As I noted in the early days of the Libyan intervention, there’s a disturbing similarity between the “Responsibility to Protect” doctrine, and the neo-conservative vision that led George W. Bush to launch a senseless war in Iraq:
In both cases, there is an absolute sense of certainty that causes people to ignore the facts on the ground. For the neo-cons, the certainty that we’d be greeted as liberators by the people of Iraq and Afghanistan caused them to discount the necessity for any kind of post-war planning, and to believe that merely introducing “democratic” institutions into nations that had never known democracy would lead to an immediate transformation that took decades, if not centuries, in the West. For the R2P’ers, it’s absolutely certainty that merely being guided by the desire to “help” people is sufficient to accomplish their goals, meaning that there’s no need to worry about the fact that the rebels you’re protecting are allied with a terrorist group, or that the conflict your’re intervening in may be more tribal than political.
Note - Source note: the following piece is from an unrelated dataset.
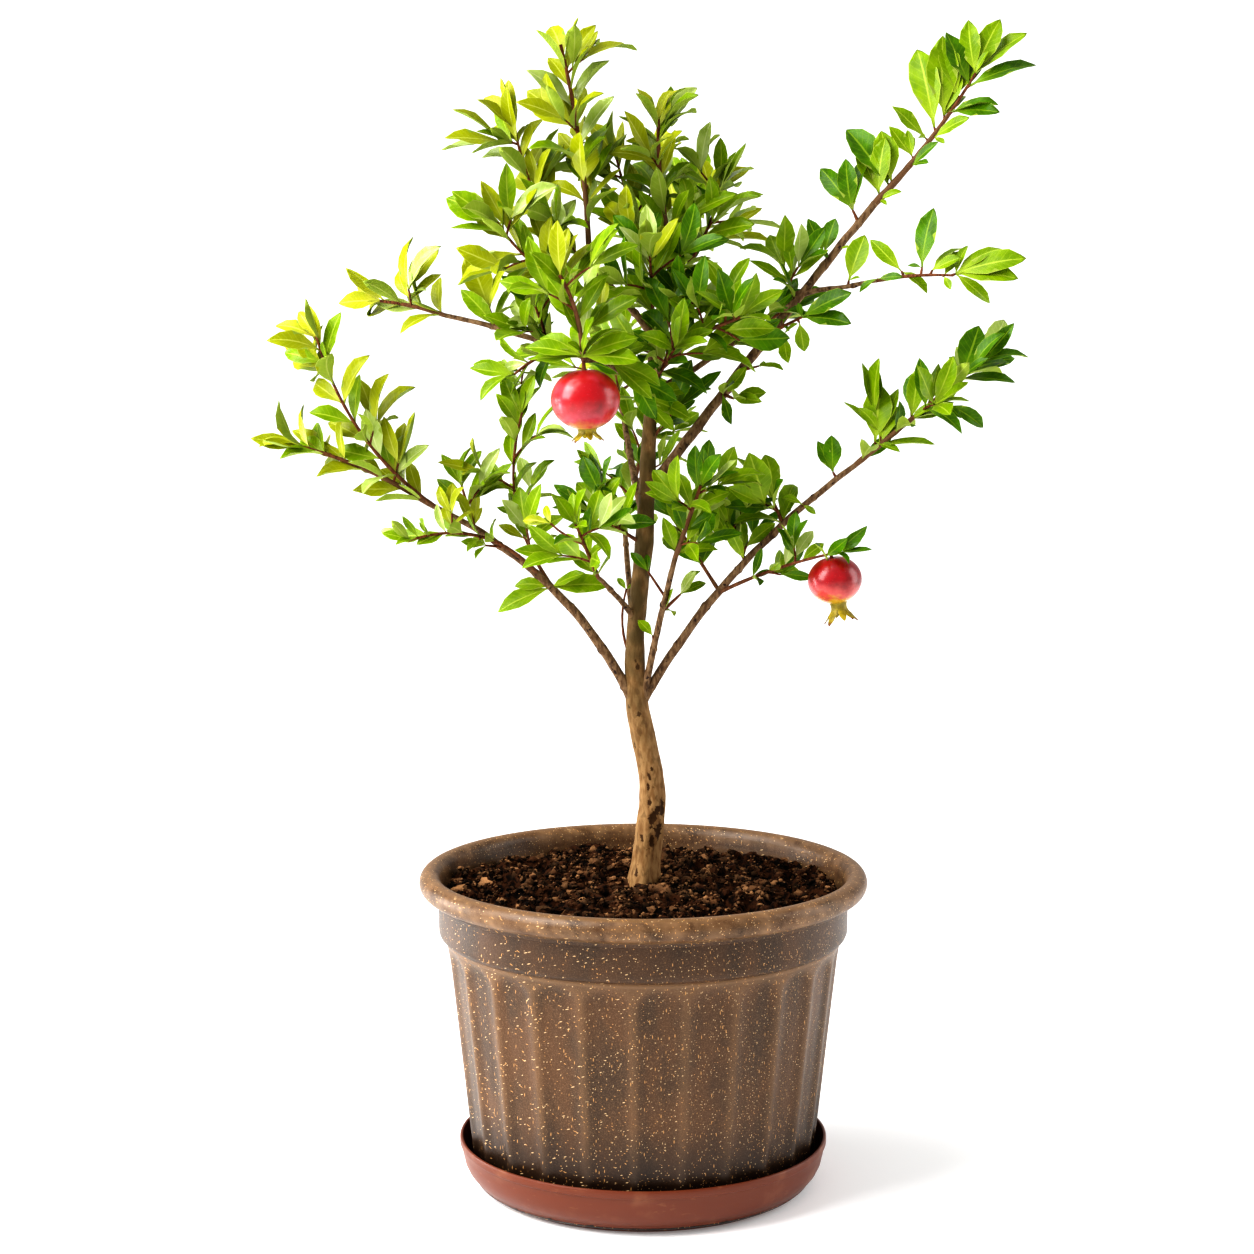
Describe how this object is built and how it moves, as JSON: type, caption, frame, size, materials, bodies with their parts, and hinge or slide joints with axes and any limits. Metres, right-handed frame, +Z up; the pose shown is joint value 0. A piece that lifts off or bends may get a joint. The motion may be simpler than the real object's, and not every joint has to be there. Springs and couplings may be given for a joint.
{
  "type": "potted pomegranate tree",
  "caption": "Young pomegranate tree with a slim bare trunk, an airy crown of glossy leaves and two hanging fruit, in a fluted round pot that stands on a saucer.",
  "frame": {"origin": "centre of the saucer's flat underside", "axes": "+Z up along the trunk, -Y towards the front, the side with the two fruit"},
  "size_m": [0.5873, 0.3836, 0.9061],
  "materials": {
    "saucer_plastic": "moulded terracotta-coloured plastic, satin",
    "pot_composite": "moulded brown composite with pale straw flecks, satin",
    "soil": "dark, crumbly potting soil",
    "bark": "grey-tan bark with dark scars",
    "foliage": "glossy green leaves on red-brown twigs"
  },
  "bodies": {
    "root": {"bough_back_high": "bark", "bough_back_low": "bark", "bough_back_mid": "bark", "bough_crown_left": "bark", "bough_crown_right": "bark", "bough_front": "bark", "bough_front_right": "bark", "bough_left_low": "bark", "bough_left_mid": "bark", "bough_left_small": "bark", "bough_right_inner": "bark", "bough_right_low": "bark", "bough_right_mid": "bark", "bough_upper_right": "bark", "bough_upper_right_side": "bark", "mass_back_high": "foliage", "mass_back_low": "foliage", "mass_back_mid": "foliage", "mass_crown_left": "foliage", "mass_crown_left_top": "foliage", "mass_crown_right": "foliage", "mass_crown_right_low": "foliage", "mass_crown_right_top": "foliage", "mass_crown_top": "foliage", "mass_front_fruit": "foliage", "mass_front_middle": "foliage", "mass_front_right": "foliage", "mass_front_top": "foliage", "mass_leader": "foliage", "mass_left_inner": "foliage", "mass_left_low_mid": "foliage", "mass_left_low_tip": "foliage", "mass_left_low_upright": "foliage", "mass_left_mid_root": "foliage", "mass_left_mid_spur": "foliage", "mass_left_mid_tip": "foliage", "mass_left_mid_under": "foliage", "mass_left_small": "foliage", "mass_left_twig": "foliage", "mass_right_cross": "foliage", "mass_right_inner": "foliage", "mass_right_inner_low": "foliage", "mass_right_low_fruit": "foliage", "mass_right_low_mid": "foliage", "mass_right_low_spur": "foliage", "mass_right_low_tip": "foliage", "mass_right_mid": "foliage", "mass_trunk_left": "foliage", "mass_trunk_right": "foliage", "mass_upper_right_foot": "foliage", "mass_upper_right_low": "foliage", "mass_upper_right_mid": "foliage", "mass_upper_right_side": "foliage", "mass_upper_right_spur": "foliage", "mass_upper_right_tip": "foliage", "pot": "pot_composite", "saucer": "saucer_plastic", "soil": "soil", "trunk": "bark"}
  },
  "joints": []
}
Finally, for both the neo-con and the R2Per there is the overwhelming certainty that they are better judge’s of the future of a nation than the people who actually live there.
Finally, there’s the danger that the doctrine poses to American domestic institutions. If Libya is any guide, then R2P interventions, of whatever kind, would likely be decided by international bodies of “experts” rather than the democratically elected representatives of the American people. American sailors and soldiers will be sent off into danger without the American people being consulted. That’s not what the Constitution contemplates, and if we allow it to happen it will be yet another nail in the coffin of liberty.